Location
- Ash Green Lane Ash Green, Warwickshire, CV7 9AH England
- Coordinates: 52°27′42″N 1°30′30″W﻿ / ﻿52.46179°N 1.50821°W

Information
- Type: Academy
- Local authority: Warwickshire
- Department for Education URN: 137781 Tables
- Ofsted: Reports
- Principal: Fuzel Choudhury
- Staff: 100
- Gender: Coeducational
- Age: 11 to 19 (until 2026)
- Enrolment: 1150
- Website: http://www.ashgreenschool.org.uk

= Ash Green School =

Ash Green School is a coeducational secondary school rated GOOD by Ofsted in 2025 and Sixth Form with an academy status located in the city of Coventry. It teaches approximately 1,100 boys and girls between the ages of 11 and 18 and is one of the largest schools in Warwickshire. The Sixth Form Closes in 2026.

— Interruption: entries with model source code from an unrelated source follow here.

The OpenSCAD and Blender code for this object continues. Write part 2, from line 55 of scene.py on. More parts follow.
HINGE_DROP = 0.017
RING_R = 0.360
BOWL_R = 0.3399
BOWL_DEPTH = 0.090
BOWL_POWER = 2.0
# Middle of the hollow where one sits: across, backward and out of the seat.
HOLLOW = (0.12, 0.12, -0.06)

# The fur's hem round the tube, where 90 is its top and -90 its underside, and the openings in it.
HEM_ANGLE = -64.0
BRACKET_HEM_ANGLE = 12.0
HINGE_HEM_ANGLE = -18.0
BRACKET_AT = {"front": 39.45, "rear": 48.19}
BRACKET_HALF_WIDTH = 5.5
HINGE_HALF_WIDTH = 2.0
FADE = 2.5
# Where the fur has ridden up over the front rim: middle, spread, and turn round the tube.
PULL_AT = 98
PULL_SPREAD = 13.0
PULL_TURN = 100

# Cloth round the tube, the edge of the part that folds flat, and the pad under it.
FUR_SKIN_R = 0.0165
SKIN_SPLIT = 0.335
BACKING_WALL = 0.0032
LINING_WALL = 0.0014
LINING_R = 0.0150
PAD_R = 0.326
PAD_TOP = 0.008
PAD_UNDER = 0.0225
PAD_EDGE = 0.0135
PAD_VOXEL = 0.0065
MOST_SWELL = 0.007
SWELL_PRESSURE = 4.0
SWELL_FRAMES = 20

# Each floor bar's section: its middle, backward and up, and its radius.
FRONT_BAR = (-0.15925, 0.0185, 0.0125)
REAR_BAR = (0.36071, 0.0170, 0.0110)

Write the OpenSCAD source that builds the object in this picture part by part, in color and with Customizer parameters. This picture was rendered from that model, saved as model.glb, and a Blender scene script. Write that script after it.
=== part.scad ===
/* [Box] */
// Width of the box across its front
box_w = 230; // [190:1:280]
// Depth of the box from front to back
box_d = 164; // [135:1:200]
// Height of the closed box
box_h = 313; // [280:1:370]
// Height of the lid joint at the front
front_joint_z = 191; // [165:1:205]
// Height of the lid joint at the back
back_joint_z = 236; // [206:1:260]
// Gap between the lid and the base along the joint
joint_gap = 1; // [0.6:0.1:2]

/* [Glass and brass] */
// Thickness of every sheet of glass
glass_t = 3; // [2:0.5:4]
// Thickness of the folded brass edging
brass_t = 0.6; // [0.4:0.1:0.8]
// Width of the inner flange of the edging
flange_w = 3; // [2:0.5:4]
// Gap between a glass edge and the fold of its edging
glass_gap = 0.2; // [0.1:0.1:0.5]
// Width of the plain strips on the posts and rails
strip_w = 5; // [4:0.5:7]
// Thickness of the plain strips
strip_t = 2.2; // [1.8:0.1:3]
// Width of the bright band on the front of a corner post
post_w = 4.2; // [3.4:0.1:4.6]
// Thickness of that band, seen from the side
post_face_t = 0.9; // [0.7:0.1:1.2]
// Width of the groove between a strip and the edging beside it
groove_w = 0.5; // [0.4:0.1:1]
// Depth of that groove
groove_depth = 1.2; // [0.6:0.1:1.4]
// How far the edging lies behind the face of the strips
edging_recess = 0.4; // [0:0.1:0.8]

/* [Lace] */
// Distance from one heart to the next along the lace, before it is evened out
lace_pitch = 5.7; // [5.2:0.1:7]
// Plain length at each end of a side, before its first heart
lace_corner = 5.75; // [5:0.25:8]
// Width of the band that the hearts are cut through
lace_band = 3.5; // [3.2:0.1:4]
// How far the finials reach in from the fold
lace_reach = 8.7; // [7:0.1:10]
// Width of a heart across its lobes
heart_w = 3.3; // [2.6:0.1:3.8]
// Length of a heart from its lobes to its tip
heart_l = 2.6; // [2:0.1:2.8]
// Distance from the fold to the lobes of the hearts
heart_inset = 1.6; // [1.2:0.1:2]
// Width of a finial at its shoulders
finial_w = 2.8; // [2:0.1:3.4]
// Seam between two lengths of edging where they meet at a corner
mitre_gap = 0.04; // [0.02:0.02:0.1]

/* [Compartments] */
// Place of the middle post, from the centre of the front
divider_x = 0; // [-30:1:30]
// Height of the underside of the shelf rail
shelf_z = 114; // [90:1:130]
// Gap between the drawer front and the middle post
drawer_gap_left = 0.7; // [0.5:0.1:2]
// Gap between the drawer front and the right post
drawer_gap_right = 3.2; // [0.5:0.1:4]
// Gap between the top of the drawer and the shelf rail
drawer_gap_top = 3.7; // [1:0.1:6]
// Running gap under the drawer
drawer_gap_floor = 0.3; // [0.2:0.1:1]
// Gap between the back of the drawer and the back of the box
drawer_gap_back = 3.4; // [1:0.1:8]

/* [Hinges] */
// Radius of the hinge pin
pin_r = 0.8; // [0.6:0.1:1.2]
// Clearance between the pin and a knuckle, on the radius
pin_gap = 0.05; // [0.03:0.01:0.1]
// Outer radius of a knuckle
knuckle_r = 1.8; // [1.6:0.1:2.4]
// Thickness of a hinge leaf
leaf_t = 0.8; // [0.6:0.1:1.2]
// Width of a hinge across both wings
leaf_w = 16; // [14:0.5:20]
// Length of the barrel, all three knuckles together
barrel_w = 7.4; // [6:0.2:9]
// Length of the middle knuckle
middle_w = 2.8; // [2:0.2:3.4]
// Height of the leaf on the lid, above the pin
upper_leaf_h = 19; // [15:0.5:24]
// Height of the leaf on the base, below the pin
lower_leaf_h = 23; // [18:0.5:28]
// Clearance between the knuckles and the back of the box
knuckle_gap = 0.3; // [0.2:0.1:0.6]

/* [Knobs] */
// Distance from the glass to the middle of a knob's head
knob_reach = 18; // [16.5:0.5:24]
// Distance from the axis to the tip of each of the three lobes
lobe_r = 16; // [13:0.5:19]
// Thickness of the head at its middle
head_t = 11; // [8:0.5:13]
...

The school is located near the border of Coventry and Warwickshire; although Ash Green School currently sits on the Coventry side of the border, it is governed by Warwickshire as their local authority, and follows their school holiday timetable, for example.

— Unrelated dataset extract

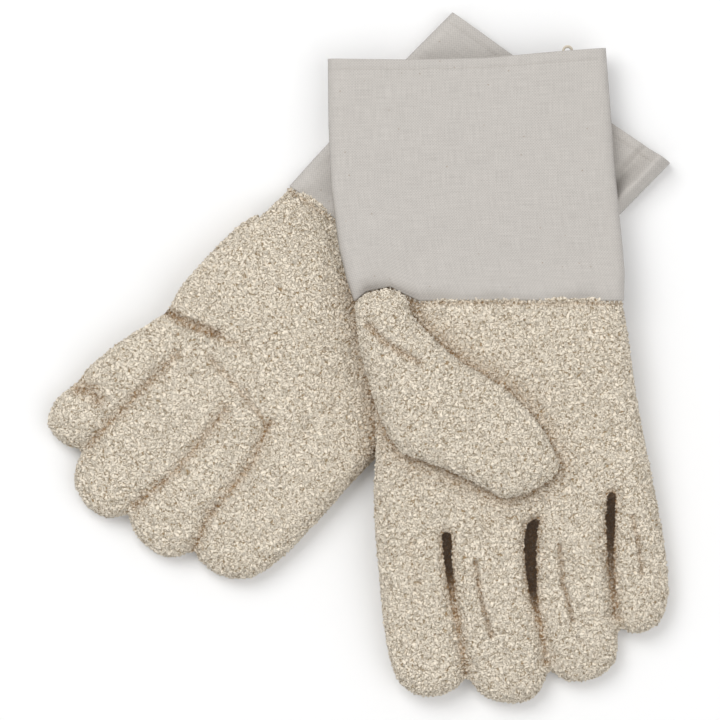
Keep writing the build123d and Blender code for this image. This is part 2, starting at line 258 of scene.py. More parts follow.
@dataclass(frozen=True)
class FormShape:
    """The plan of a padded form and how thick it is.

    Args:
        outline: Its silhouette from above.
        slits: Gaps between fingers, each a row of (x, y, half width).
        depth: Height of the form at each plan point.
        rest: Height of its underside at each plan point.
        rounding: How far in from the edge the form reaches its full height.
        slit_rounding: How far from a gap between fingers it does.
        spread: How far the cloth stands out from the outline.
        creases: Furrows in its upper face.
        pressed: Closed outlines of what lies on it, beside which painted shade darkens the pile.
    """

    outline: Sequence[Point]
    depth: Rest
    rest: Rest
    rounding: float
    slit_rounding: float = 6.0
    spread: float = 1.0
    slits: Sequence[Sequence[tuple[float, float, float]]] = ()
    creases: Sequence[Crease] = ()
    pressed: Sequence[Sequence[Point]] = ()

    def shade(self, points: np.ndarray) -> np.ndarray:
        """Args: points: (n, 2). Returns: (n,) painted shade for the pile's colour, in the creases, along
        the gaps between fingers and beside what lies on it, from 0 to its deepest.
        """
        # Painted shade in the creases.
        total = np.clip(self.sink(points) / 3.4, 0, 1) * 0.9
        # Painted shadow along each gap between fingers, with a near-black core where the gap stands open.
        for slit in self.slits:
            rows = np.array(slit, float)
            away = line_distance(points, rows[:, :2], rows[:, 2])
            parted = np.clip((line_distance(points, rows[:, :2]) - away - 0.6) / 1.4, 0, 1)
            near = np.clip(away, 0, None)
            total += np.exp(-near / 1.8) * (0.82 + 0.13 * parted)
            total += np.exp(-(near / 0.9) ** 2) * 0.65 * parted
        # Painted shade beside the outline of whatever lies on the form.
        for line in self.pressed:
            rows = rounded_outline(line)
            away = line_distance(points, np.vstack([rows, rows[:1]]))
            total += np.exp(-(away / 5.0)) * 0.9
        return np.clip(total, 0, DEEPEST)

    def slit_distance(self, points: np.ndarray, widest: float = 9.0) -> np.ndarray:
        """Distance to the nearest gap between fingers.

        Args:
            points: (n, 2).
            widest: The greatest half width that a gap is given.

        Returns:
            (n,) distances.
        """
        best = np.full(len(points), 1e3)
        for slit in self.slits:
            rows = np.array(slit, float)
            best = np.minimum(best, line_distance(points, rows[:, :2], np.minimum(rows[:, 2], widest)))
        return best

    def edge_distance(self, points: np.ndarray) -> np.ndarray:
        """Args: points: (n, 2). Returns: (n,) distance to the nearest edge, negative outside."""
        return np.minimum(self.outline_distance(points), self.slit_distance(points, 0.4))

    def outline_distance(self, points: np.ndarray) -> np.ndarray:
        """Args: points: (n, 2). Returns: (n,) distance to the outline, negative outside."""
        outline = rounded_outline(self.outline)
        away = line_distance(points, np.vstack([outline, outline[:1]]))
        return np.where(polygon_inside(points, outline), away, -away) + self.spread

    def half_height(self, points: np.ndarray, upper: bool = True) -> np.ndarray:
        """Args: points: (n, 2). upper: Which face. Returns: (n,) its height from the form's middle."""
        outer, slit = self.outline_distance(points), self.slit_distance(points, 9.0 if upper else 0.4)
        crown = 0.92 + 0.08 * np.clip(np.minimum(outer, slit) / 22.0, 0, 1)
        crown *= round_off(outer / self.rounding) * round_off(slit / self.slit_rounding)
        return crown * self.depth(points[:, 0], points[:, 1]) / 2

    def sink(self, points: np.ndarray) -> np.ndarray:
        """Args: points: (n, 2). Returns: (n,) how far the upper face is pulled down by the creases."""
        total = np.zeros(len(points))
        for crease in self.creases:
            away = line_distance(points, np.array(crease.line, float))
            total += crease.depth * np.exp(-(away / crease.width) ** 2)
        return total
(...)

Ash Green School's current principal is Mr Fuzel Choudhury.

== History ==
Originally the site of a hospital during the 1920s, it was converted to a school some time after the Second World War. For a time during the 1980s, its name was changed to Exhall School (similar to Exhall Cedars infant school) following a merge with the comprehensive school at nearby Keresley. However, after several incidents of confusion with the nearby Exhall Grange School, Ash Green School reverted to its former name.

The school has undergone significant periods of improvement in terms of exams outcomes. In 2014 100% gained A* – E at A-Level and 73% 5 A* – C at GCSE with English and Maths.

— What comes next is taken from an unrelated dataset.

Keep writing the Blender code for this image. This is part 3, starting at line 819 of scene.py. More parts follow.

In 2013 100% 5 A* – C at GCSE, 72% 5 A* – C at GCSE with English and Maths. In 2010, 2011 and 2012, all Year 11 students (100%) achieved at least 5 A* – C grades.

In 2010, 67% achieved these 5 including English and Maths. 65% achieved this outcome in 2011.

In January 2011 the school was ranked fourth in a list of the schools in England that had "shown the greatest sustained improvement in their GCSE attainment over the past four years."

In 2011–2012, the school became an academy as part of the Creative Education Trust.

In July 2012, the school was formally recognised as a provider for Post 16 education. The Sixth Form Centre opened in September 2012 and accommodates students studying AS, A Level courses and BTEC courses.